Thought I will share it here cus It has a lot of tutorials and a lot of tips! I will personally read it once I am done reading this wonderfull book: The Debian Administrator's Handbook
Hi @HotTipoff4425 ,
Thank you, they are both quite comprehensive references.
Most of the material would apply to Debian derived distros, and to Ubuntu and its derivatives like the popular Mint Linux.
When I started learning, there were only printed books for
reference. One of the books I used was
References help, but an essential part of learning computers is to do things.
Regards
Neville
@nevj thanks for sharing! I’m trying to learn as much as I can about Linux (and also low level programming) because I want to contribute to kernel and a DE. Its a very long path ahead for me tho!
Hi @HotTipoff4425
That is a great goal to have . C programming comes with lots of practice writing code. Find a project and start writing code. Does not matter if you reinvent the wheel… you
just need to do lots of it.
These days you will probably need Rust as well as C.
Here is one list of relevant books
Dont neglect BSD… it is another parallel universe to Linux
It is older than Linux, and closer to the original Unix.
C Programming Language, 2nd Ed Subsequent Edition
by Brian W. Kernighan (Author), Dennis M. Ritchie (Author)
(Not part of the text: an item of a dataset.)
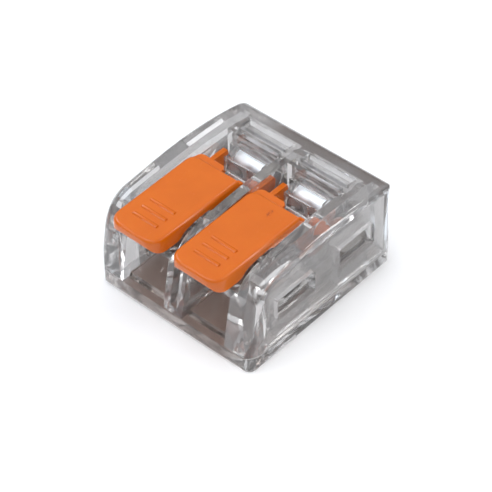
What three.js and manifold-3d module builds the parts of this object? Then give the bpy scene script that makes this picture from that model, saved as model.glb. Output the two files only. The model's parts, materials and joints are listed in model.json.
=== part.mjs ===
// Two-pole lever wire connector: clear snap-together housing, two orange clamping levers,
// two spring clamps and one shared bus bar.
// Millimetres, +Z up, +X across the levers, +Y from the wire entries to the back.
// Origin: middle of the underside.
import * as THREE from 'three';
import { mergeVertices } from 'three/addons/utils/BufferGeometryUtils.js';
import Module from 'manifold-3d';

const wasm = await Module();
wasm.setup();

// ---- driving dimensions (Y is measured back from the front of the wire entries, Z up from the
// level of the cover's inner floor line; the outer form reaches a little ahead and below) ----
const DEPTH = 19.41;           // front to back
const WIDTH = 17.81;           // across the levers
const FRONT_LEAD = 0.405;      // outer form ahead of Y = 0
const UNDERSIDE = -0.18;       // Z of the flat underside
const PITCH = 6.92;            // lever to lever
const POLES = [['left', -PITCH / 2], ['right', PITCH / 2]];
const FAR = 30;                // cutters run this far past the body
const SINK = 0.2;              // joined shapes run this far into each other
const GAP = 0.06;              // between fixed pieces that lie side by side

// outer form, seen from the side, measured from its own front foot
const FRONT_SHOULDER = [1.02, 6.27];
const FRONT_CROWN = [3.55, 9.1];
const PEAK = [10.85, 9.69];
const REAR_SHOULDER = [18.2, 8.93];
const REAR_EDGE_Z = 7.4;
const FRONT_FOOT_Y = 0.12;     // the front face leans back from here
const BULGE = { front: [1.57, 8.7], top: [7.51, 9.61], back: [15.03, 9.66], rearZ: 8.65 };
const BOTTOM_ROUND = 1.05;
const SIDE_ROUND = 0.65;       // rounding between side faces and top or bottom
const CORNER_R = 1.7;          // upright corners, seen from above
const SIDE_DRAFT = 0.022;      // share of the half width lost over the height
const BODY_HEIGHT = 9.7;

// base cover
const SEAM_LOW = 1.44;         // top of the cover's rim
const SEAM_HIGH = 1.56;        // bottom of the housing's wall
const SILL_TOP = 2.0;          // floor of the wire entries
const PAD_TOP = 1.9;           // pads that carry the bus bar
const PAD_HALF = 2.2;
const SILL = { front: 0.75, foot: 0.55, back: 4.4, step: 1.5 };

// pole interior, half widths from each pole's centre line
const WELL_HALF = 2.98;        // slot the lever lies in
const WELL_FLOOR = 7.3;
const FUNNEL_HALF = 2.4;
const FUNNEL_BACK = 4.6;
const FUNNEL_TOP = 6.6;
const CONDUCTOR_HALF = 1.65;   // neck behind the funnel
const CONDUCTOR_TOP = 4.7;
const CHAMBER_HALF = 2.75;     // room for the spring
const CHAMBER_FRONT = 6.0;
const CHAMBER_BACK = 17.3;
const CHAMBER_TOP = 6.6;
const REAR_ROOF_UNDERSIDE = 7.65;
const HUB_FRONT = 8.0;         // open recess behind the lever plate
const DECK_FRONT = 14.1;
const SLOT_HALF_LENGTH = 2.6;  // test slot and marking recess in the rear deck
const TEST_SLOT = { front: 14.5, back: 14.85, low: 5 };
const RECESS = { front: 15.35, back: 16.65, low: 8.25 };

// clear collar in front of each spring: cut-corner walls that stand out from the rear deck.
// Seen from the side its crest stays under the swing of the lever's ledge and its foot over the
// spring's loop.
const COLLAR = { front: 11.75, half: 2.06, wall: 0.4, corner: 0.75, miter: 0.15 };
const COLLAR_CREST = [
  [13.3, 7.9], [13.15, 7.45], [12.6, 7.45], [12.45, 7.85], [12.15, 8.25], [11.85, 8.5], [10, 8.5],
];
const COLLAR_FOOT = [[10, 6.9], [13.05, 6.9], [13.95, 7.55]];

// groove down the front of the middle partition
const GROOVE_HALF = 0.38;
const GROOVE_FOOT = [[0.4, 2.3], [1.3, 3.0], [1.9, 12]];

// side pockets between outer wall and pole wall, and the latch windows in the outer wall
const HUB_FLOOR = 4.2;
const POCKET = { inner: 6.85, outer: 7.7, front: 2.3, back: 17.6, top: 8.0 };
const WINDOWS = [
  { front: 3.3, back: 8.1, low: 3.85, high: 6.15 },
  { front: 11.3, back: 15.9, low: 3.78, high: 6.2 },
];
const WINDOW_CORNER = 0.25;
const LATCH = { clear: 0.35, hook: 0.6, lip: 0.12, catch: 0.75, shoulder: 0.5, tip: 0.35 };

// lever
const PIVOT = { y: 10.9, z: 7.0 };
const LEVER_HALF = 2.68;
const PLATE_REAR = 9.3;
const PLATE_TOP = 9.7;         // at Y = 0
const PLATE_UNDERSIDE = 9.0;
const PLATE_SLOPE = 1.0;       // degrees, rising to the back
const PLATE_ROUND = 0.34;
const NOSE = { front: -1.2, bottom: 8.12, keel: 0.4, back: 1.45, lip: 9.2, corner: 1.5 };
const THROAT = { back: 4.4, bend: 3.0, knee: [2.3, 8.55], front: 2.0 };   // hollow under the plate
const HEEL_CORNER = 1.0;       // rounded rear left corner of the plate
const LEDGE = { left: -2.66, right: 0.3, back: 10.3, low: 8.75, high: 9.2, corner: 0.5 };
const GRIP_RIDGES = [0.65, 1.7, 2.75];
const RIDGE = { half: 1.35, r: 0.24, sunk: 0.12 };
const ARM = [   // y, z
  [5.2, 9.2], [6.6, 8.3], [8.2, 7.6], [9.0, 6.0], [11.5, 7.7], [10.4, 7.85], [9.8, 8.4],
  [9.8, 9.2], [9.0, 9.4],
];
const DISC_FLAT = { front: 9.8, z: 7.85 };     // flat on each disc behind the arm
const DISC_R = 2.45;
const DISC_THICK = 0.5;
const TRUNNION_R = 0.8;
const TRUNNION_TIP = 3.3;      // from the pole's centre line
const TRUNNION_CLEARANCE = 0.07;
const LIFT_PEG = { y: -1.0, z: -0.6, r: 0.3, inner: 1.0 };   // offset from the pivot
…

This classic C book is written in a teaching style.
I learnt from this book. It was a battle for an old Fortran programmer to learn a new and very different language.
I did it by learning Pascal first. That definitely helped.
The other thing that helped was that I had used assembler
so I was able to line up the pointer concept with indirect
addressing.
Sorry , this is probably not relevant to how a modern person learns C.